Lewis mentions nothing about Bohner’s degrees or jobs. His article ― essentially a page-long humblebrag about how he bagged a babe ― tells readers only that she once appeared in a full-page New York Times advertisement for the Bloomingdale’s hosiery department. Since there’s no photograph in the New Republic, Lewis helpfully offers a soft-core description of the ad:
“It depicts a young woman, to me terrifyingly beautiful, reclining in midair, clad in a black slip and spiked heels. Her head tilts back, exposing the delicate line of her neck and making a niagara of her thick golden hair,” he writes. “She curls one of her long slender legs under her perfectly shaped bottom; the other she kicks up to the top of the page like a dancer in a chorus line,” he writes. “What is shocking is that the women in it is now my wife.”
The piece offers four “scenes,” meant to demonstrate the difficulties of being with such a precious gem of a woman. At a tennis lesson, the instructor becomes aggressive and makes Lewis look like a loser by drilling aces at him. At a restaurant, a maitre d’ fawns over his wife. At stores, it’s assumed Lewis will pay top-dollar for whatever she wants. At one point, Lewis marvels when construction workers fail to catcall his wife when they’re out together. He calls himself “the tamer of a lionesss,” because in his mind, he’s protecting the construction workers from her.
“[Of] the many theories that purport to explain and interpret the role of female beauty in our society,” he writes, “none fully captures the weird degradation of being intimately associated with the genuine article.”
Bohner disappears into the story. You could easily swap her out for, say, a very expensive sports car. Owning a Porsche also comes with difficulties ― you pay more for service and parts, valet parkers race to greet you, store salesmen assume you’ll pay full price. The Porsche lacks substance ― it’s just a vessel to make you look good. To Lewis and to his New York Post counterpart, the hot woman lacks substance, serving only to reflect glory on her owner. She is just a pretty hot rod.
The New Republic has not made the piece available online, but portions of it can be seen here:
The year 1994 was after Clarence Thomas landed on the Supreme Court, even though he’d been credibly accused of serious sexual harassment. But even in that pre-Twitter era, when people were less likely to take offense to sexism, Lewis’ piece raised hackles.
“It is discouraging to know that one of your staffers has nothing better to write about than how women are sex objects and to instruct us that the more successful sex objects get lots of perks,” Sara Wermiel, a New Republic reader from Boston, wrote to the magazine, which ran a half-dozen complaints about the piece in a subsequent edition. “I can’t remember ever coming across anything that reeked of such blatant self-promotion,” wrote Joseph Bornstein of New York City.

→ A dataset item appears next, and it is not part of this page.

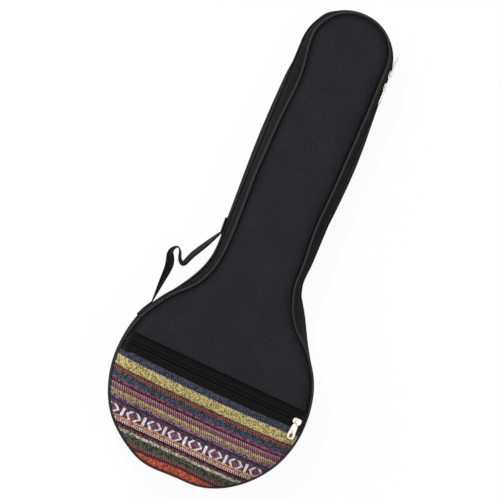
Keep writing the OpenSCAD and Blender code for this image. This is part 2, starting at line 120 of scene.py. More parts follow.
def drawn(z):
    """How far the side band has drawn in at a height: 0 on the widest line, 1 at a seam."""
    z = np.asarray(z, float)
    return ((z - BELLY_Z) / (np.where(z > BELLY_Z, FRONT_SEAM_Z, REAR_SEAM_Z) - BELLY_Z)) ** 2


SHIFT_FROM = float(drawn(SPLIT_Z + COIL_GAP / 2 + COIL_W))
HINGE_STEPS, BODY_STEPS, WAIST_STEPS, NECK_STEPS, HEAD_STEPS = 12, 104, 28, 60, 46


def add_column(rows, value):
    """Rows of numbers with one more in each: the same for all, or one for each."""
    return np.column_stack([rows, np.broadcast_to(value, len(rows))])


def size(rows):
    """The length of each row's vector."""
    return np.linalg.norm(rows, axis=1)


def unit(rows):
    """Each row as a direction of length 1."""
    return rows / size(rows)[:, None]


def beside(way):
    """Level directions to the right of other directions."""
    flat = unit(way[:, :2])
    return np.column_stack([flat[:, 1], -flat[:, 0], np.zeros(len(flat))])


def arc(x, y, r, a0, a1, n):
    a = np.radians(np.linspace(a0, a1, n + 1))
    return np.stack([x + r * np.cos(a), y + r * np.sin(a)], 1)


def half_outline(d, w):
    """Right half of the outline, from the bottom to the head, moved outward by d and drawn in by w."""
    body, neck = BODY_R - BODY_IN * w + d, NECK_R - NECK_IN * w + d
    waist = WAIST_R + (SEAM_WAIST_R - WAIST_R) * w - d
    turn = math.degrees(math.acos((neck + waist) / (body + waist)))
    cx, cy = arc(0, BODY_Y, body + waist, turn, turn, 0)[0]
    head = HEAD_Y + HEAD_SHIFT * max(0, (w - SHIFT_FROM) / (1 - SHIFT_FROM))
    return join([
        arc(0, BODY_Y, body, -90, HINGE_A - 90, HINGE_STEPS),
        arc(0, BODY_Y, body, HINGE_A - 90, turn, BODY_STEPS)[1:],
        arc(cx, cy, waist, 180 + turn, 180, WAIST_STEPS)[1:],
        np.linspace((neck, cy), (neck, head), NECK_STEPS + 1)[1:],
        arc(0, head, neck, 0, 90, HEAD_STEPS)[1:]])


def route(kind, d=0.0, w=1.0):
    """Points of a stretch of the outline, counter-clockwise: the whole of it, the zip's or the hinge's."""
    right = half_outline(d, w)
    left = right[::-1] * (-1, 1)
    if kind == "all":
        return join([right, left[1:-1]])
    if kind == "zip":
        return join([right[HINGE_STEPS:], left[1:-HINGE_STEPS]])
    return join([left[-1 - HINGE_STEPS:], right[1:HINGE_STEPS + 1]])


def smooth(x, a, b):
    """0 below a, 1 above b, and a soft step between them."""
    t = np.clip((np.asarray(x, float) - a) / (b - a), 0, 1)
    return t * t * (3 - 2 * t)


def wave(points, scale, seed):
    """Smooth noise from -1 to 1 at points given in millimetres."""
    return np.array([noise.noise(Vector((x / scale + seed, y / scale - seed, z / scale + 2 * seed)))
                     for x, y, z in points])


# A filled soft bag isn't a perfect form. Each row is a place in plan, how far it reaches, and how far the bag
# swells there (less than 0 where it is drawn in). The sliders' track stays true.
SWELLS = {
    "all": [(-113, -308, 48, 3.2), (-4, -361, 36, -6.6), (-58, -350, 24, 1.8), (145, -200, 62, -2.3),
            (-122, -132, 30, -2.6), (-84, -48, 36, -3.2), (-147, -190, 46, -2.2),
            (68, -34, 22, -3.0), (122, -130, 26, -1.4)],
    "rear": [(-69, 145, 105, 3.4), (69, 155, 88, 5.3), (76, -6, 44, -9.0), (110, -70, 44, 10.5),
             (-69, 292, 30, -7.0), (0, 361, 24, -3.6), (-48, 341, 18, 1.8), (50, 340, 20, 1.4)],
    "front": [(-57, 236, 44, -4.3), (-62, 296, 24, 2.6), (-57, 90, 50, 2.0), (-62, -50, 34, 3.2),
              (57, 42, 52, -5.0), (103, -76, 40, -5.5), (57, 120, 75, -2.6), (0, 361, 44, -2.4),
              (-144, -235, 85, 1.6), (0, -358, 70, 1.2)]}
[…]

The New Republic published a one-line response from Lewis: “And she can cook too.”
Lewis proposed to Bohner after just three weeks of dating, according to Vanity Fair. He whisked her into a jewelry store, proposed, and plunked down $30,000 for a ring.
One reader predicted Lewis’ marriage to the “Bloomingdale’s model” wouldn’t last.

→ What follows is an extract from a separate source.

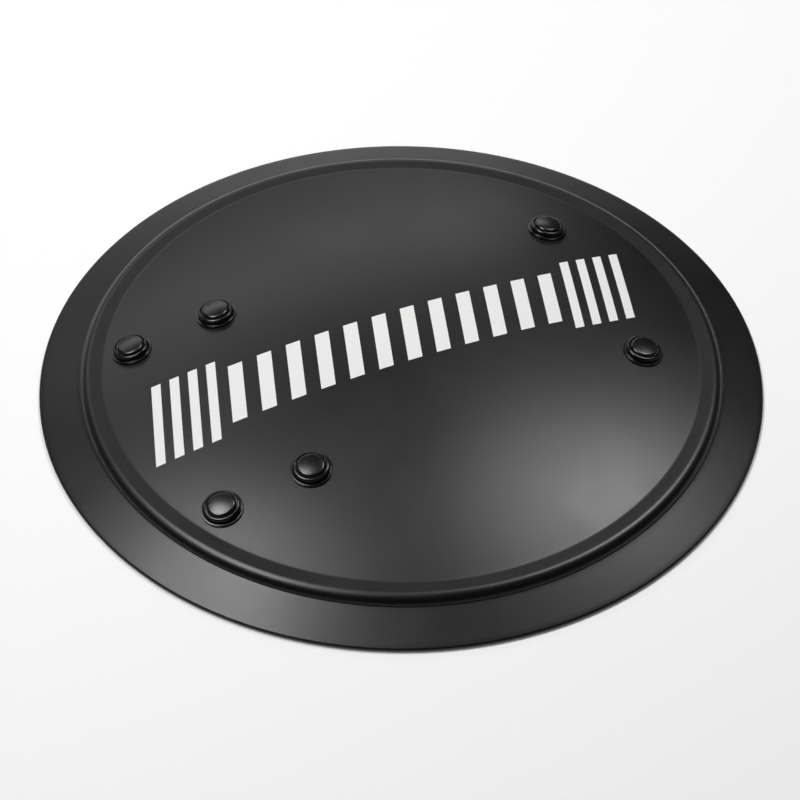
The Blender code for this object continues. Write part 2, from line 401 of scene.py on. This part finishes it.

Three years after his column was published, Lewis married Tabitha Soren, a photographer and former MTV newscaster. They are still together and have three kids.
He offered a more detailed defense of his article to the Los Angeles Times a few years after it was published:
“It was just a funny little piece, meant to be touching,” he’s quoted as saying. “If I’d written it for Elle magazine, nobody would have paid attention to it.”
Lewis could not be reached for comment for this story.
Bohner declined to comment, but at least we offered her the opportunity to speak for herself.